Luego de sumergirnos en las profundidades de sus tonos, en sus líneas y contornos, Lázaro nos abre otras puertas que dialogan consigo y con nosotros. Detrás de cada trazo y cada objeto, él ha escrito/descrito su vía crucis, que ha sido un viaje de aprendizaje constante y que promete, como la propia vida, seguir siéndolo. El periplo, el reencuentro que posibilita la creación en Holguín, parecería algo lógico, una boutade, si Lázaro Reynaldo no fuera un artista sincero consigo y con su obra. Las piezas expuestas aquí no son solo, o no únicamente, un giro en el que la imagen se inscribe en el marco de la representación y de lo representado, sino que marca latitudes y sitios del ser en los que el artista edifica su idea del arte y de la vida.

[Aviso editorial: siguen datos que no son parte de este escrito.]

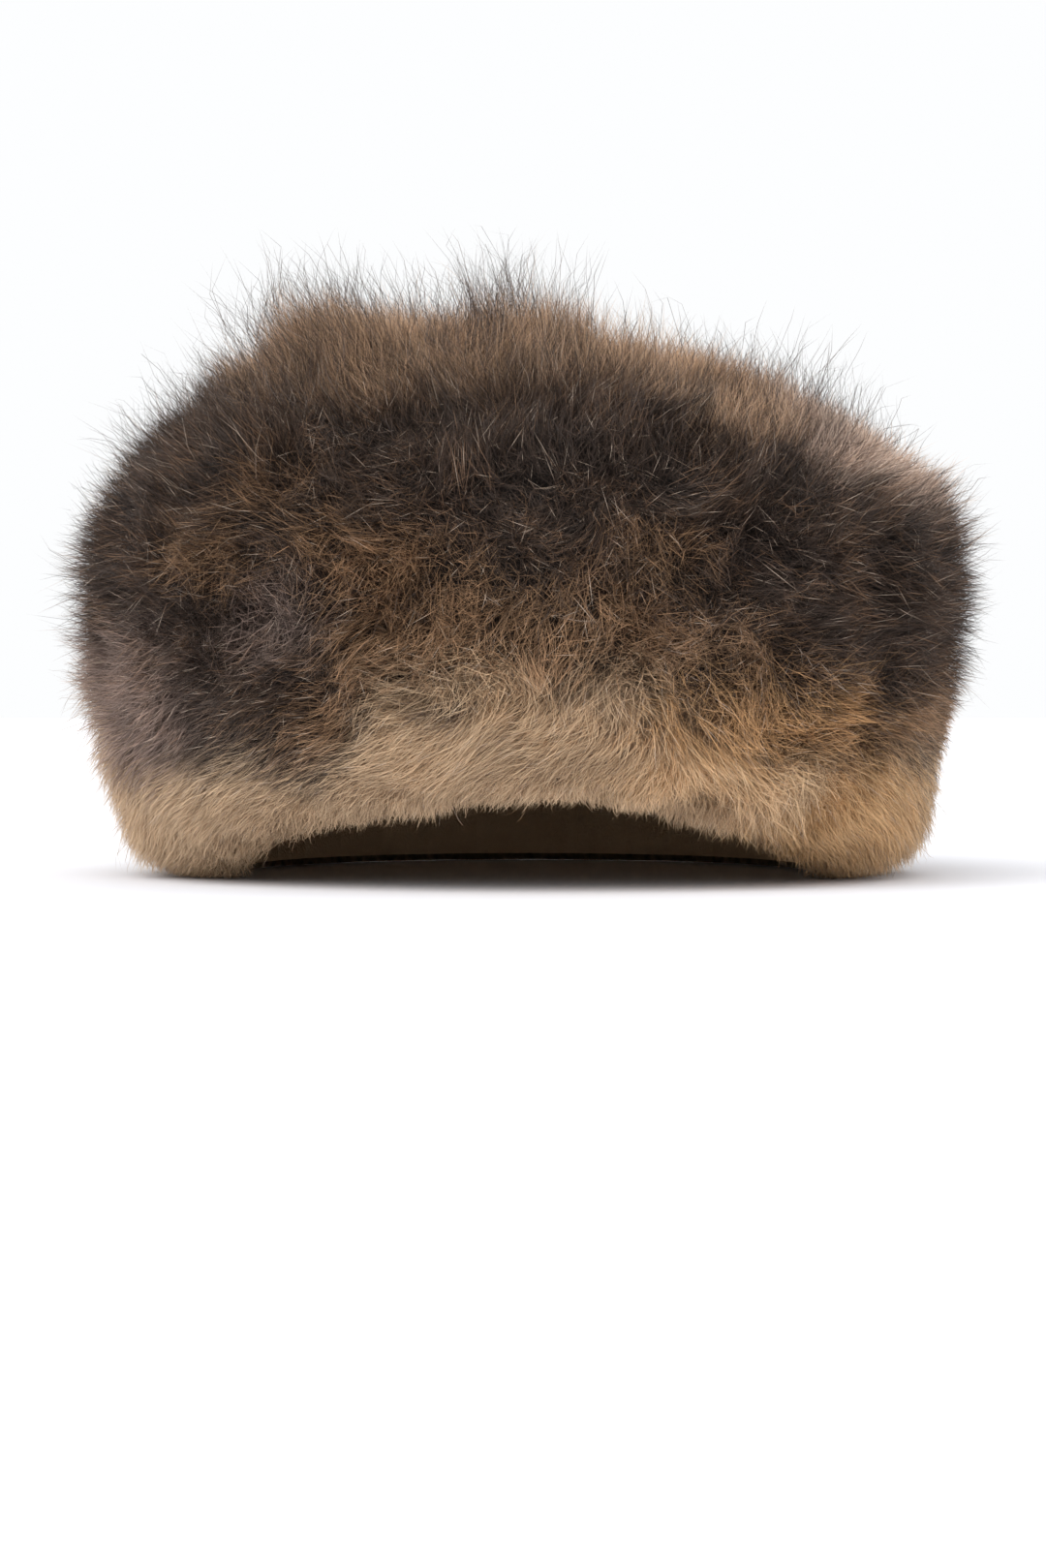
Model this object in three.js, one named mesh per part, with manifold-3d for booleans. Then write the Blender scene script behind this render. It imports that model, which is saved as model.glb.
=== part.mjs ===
// A deep fur hat, resting on its rim: a side band of pelt closed by an oval crown of the same pelt.
// Millimetres, +Z up. The brow side faces -Y, and the origin is on the ground under the hat's middle.
// Each pelt is a thin skin that carries a deep coat. The coat is a hollow or domed mass of hair with
// pointed locks fused to it, and the locks give the outline its ragged, combed form.
import * as THREE from "three";
import { mergeVertices } from "three/addons/utils/BufferGeometryUtils.js";
import Module from "manifold-3d";

const wasm = await Module();
wasm.setup();

// Skin and fit
const SKIN_THICKNESS = 2.5;
const PIECE_GAP = 0.3;
const CROWN_RISE = 5; // how far the middle of the crown skin stands above its seam
const RIM_CLEARANCE = 2.5; // how far the skin's edge stays above the ground, which only hair touches

// The rim is cut higher over the brow, and lies flat on the ground everywhere else.
const BROW_LIFT = 26;
const BROW_SPREAD = THREE.MathUtils.degToRad(78); // half the arc over which the rim comes back down
const BROW_FLATNESS = 0.75; // below 1 the cut is flatter over the brow and steeper beside it
const BROW_FADE_HEIGHT = 75; // the lift dies out at this height

// Fineness of the surfaces
const OVAL_SEGMENTS = 32;
const LOCK_SIDES = 3;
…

Miramos al universo y buscamos encontrarnos también en esa dualidad, conscientes de que nada es para siempre, pues todo cambia y se transforma, como la propia vida bajo el sol y la luna.

 

Palabras inaugurales de la exposición Nada es para siempre, del artista holguinero radicado en México, Lázaro Reynaldo, en la Casa de Iberoamérica, de Holguín, el 24 de octubre de 2023, como homenaje a la institución en su aniversario 30 y como parte de la XXIX Fiesta de la Cultura Iberoamericana.